POSTED RESPONSE TO AN EDITORIAL IN TORONTO’S GLOBE AND MAIL

Accountability in news?

You must be kidding.

Rupert Murdoch’s key to success in all his news operations was to understand what an utterly false and sentimental idea that has become and to offer the globs of raw meat that attracts viewers and readers.

Fox News is the perfect example. It contains almost no genuine news. It frequently plays the role of obvious propaganda outlet. It has no accountability. And it laughs at the ideas of scrupulousness and ethics.

Even though News of the World and Fox are the absolute trash pits of the news world, respectable papers like the Globe and Mail are not so far removed from them as your editors would like to think.

You play games with readers all the time, from the selection of pictures used to the titling of stories.

And the editorials on the editorial page have become a disgrace of hypocrisy and half-baked notions.

Your pretensions in political endorsements are laughable, and you should be ashamed of even still carrying on that hack tradition intended to buy you favor from politicians.

That grand old lady of pomposity, The New York Times, has a long record of dishonesty and favortism. On more than one occasion, it has kept CIA plants working in its newsroom, writing deliberately manipulated stuff, and gone after certain people in its pages based on secret tips from that most disreputable of all police agencies, the FBI. On many matters, e.g. Israeli affairs, it makes no pretense of showing fairness in its stories. It also pompously pretends to endorse things only serving its own interests.

The late I.F. Stone, an extraordinary and genuine journalist, warned people again and again that you must read between the lines and that you must compare what other sources say.

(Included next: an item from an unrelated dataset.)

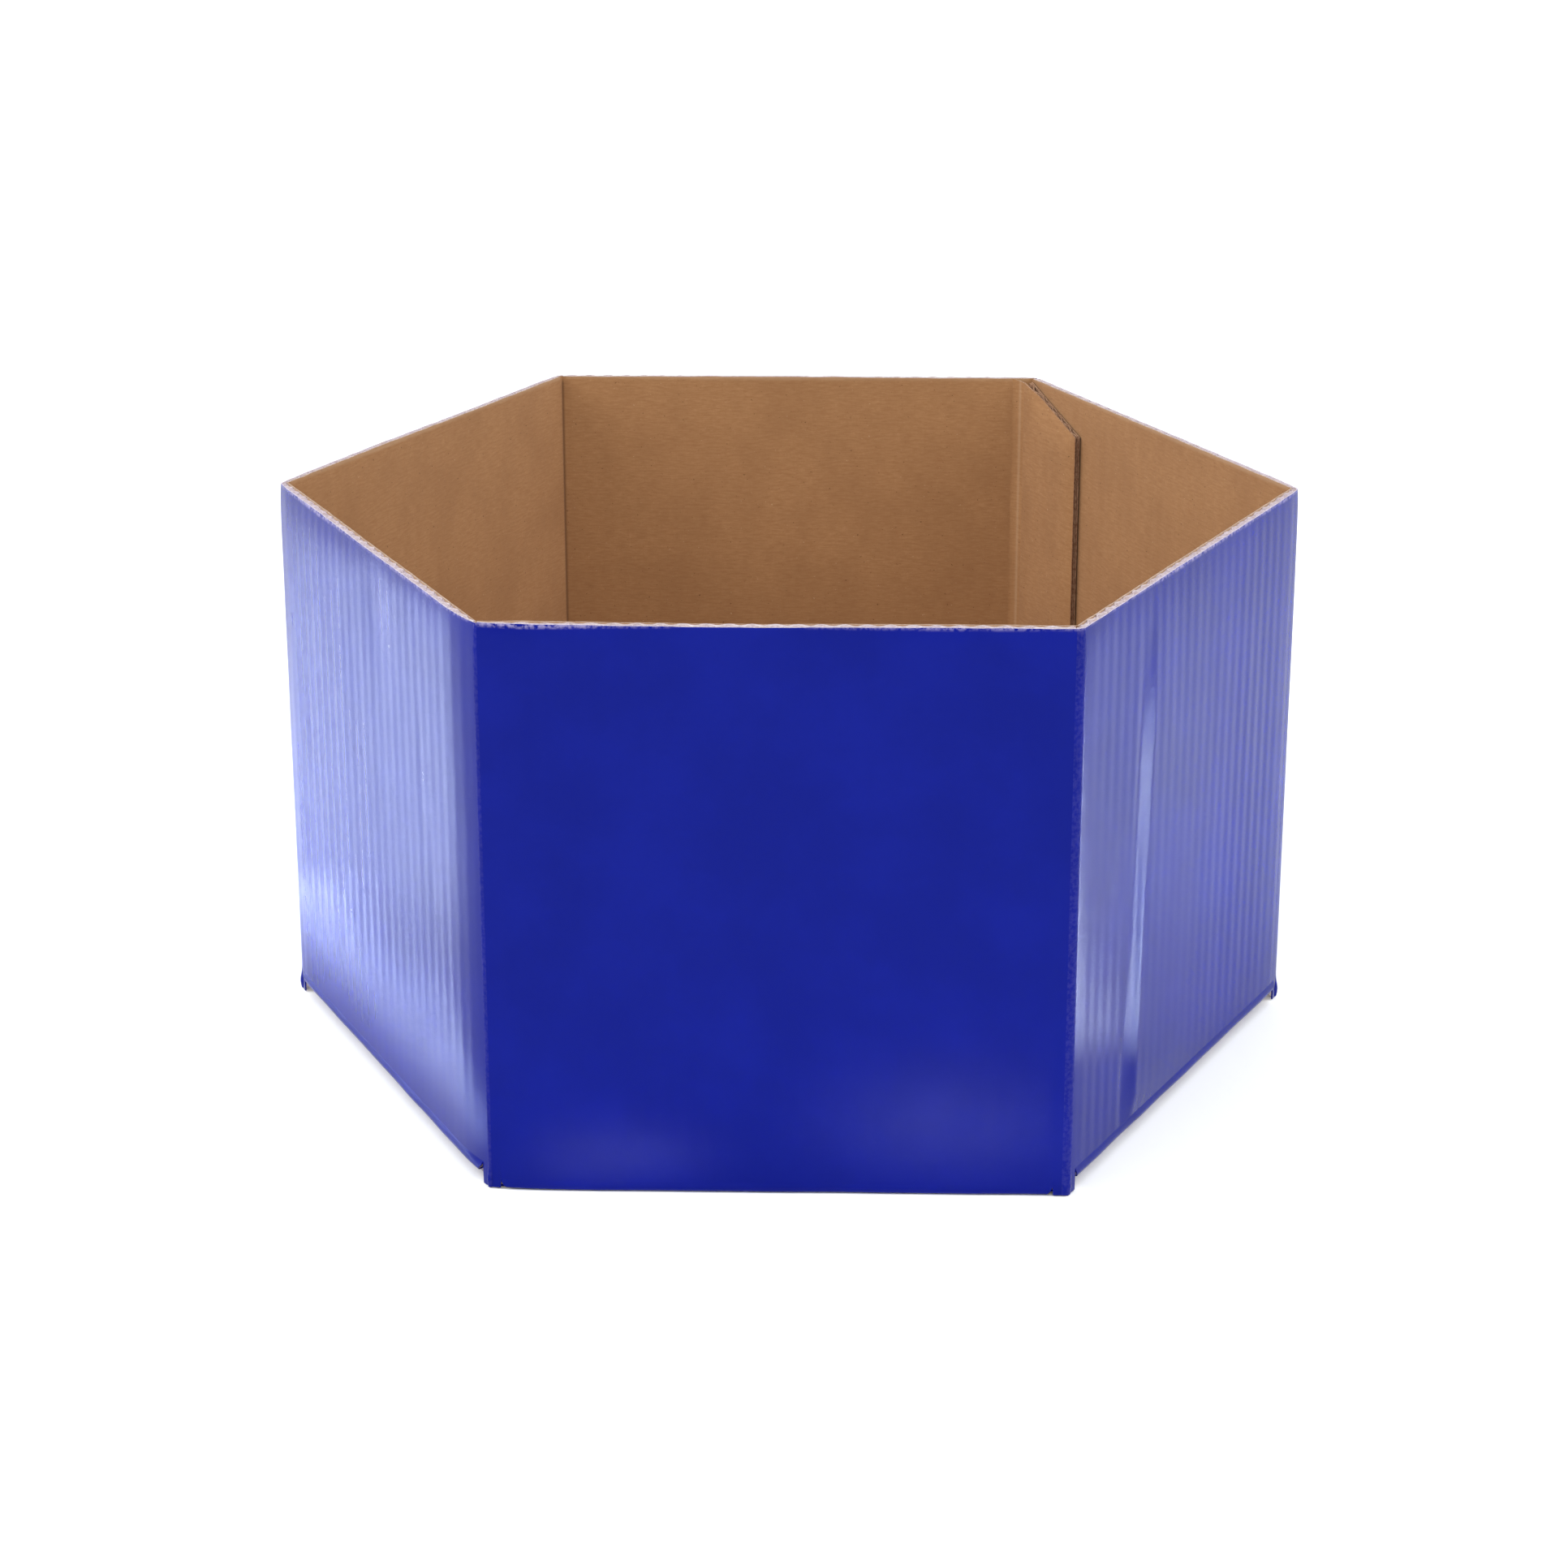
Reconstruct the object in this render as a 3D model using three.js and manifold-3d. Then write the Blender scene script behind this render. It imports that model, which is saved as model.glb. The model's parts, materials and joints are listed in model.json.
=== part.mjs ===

Unfortunately, a good part of the population only has the patience, and perhaps the understanding, to absorb headlines and sound bites. Your industry, and it is an industry not a cause, knows that and continues to play on it.

The truth is that most journalists are either heavily prejudiced or bent or not very competent or lazy. Stories are often rewritten press releases. The idea of being “embedded” with the military is utterly dishonest and contemptible.

The ideal of the journalist dedicated to the truth almost does not exist. A few people in my lifetime – like the late I.F. Stone, Semour Hersh, Anthony Summers, Robert Fisk, and a few others – did or do what journalists are supposed to do.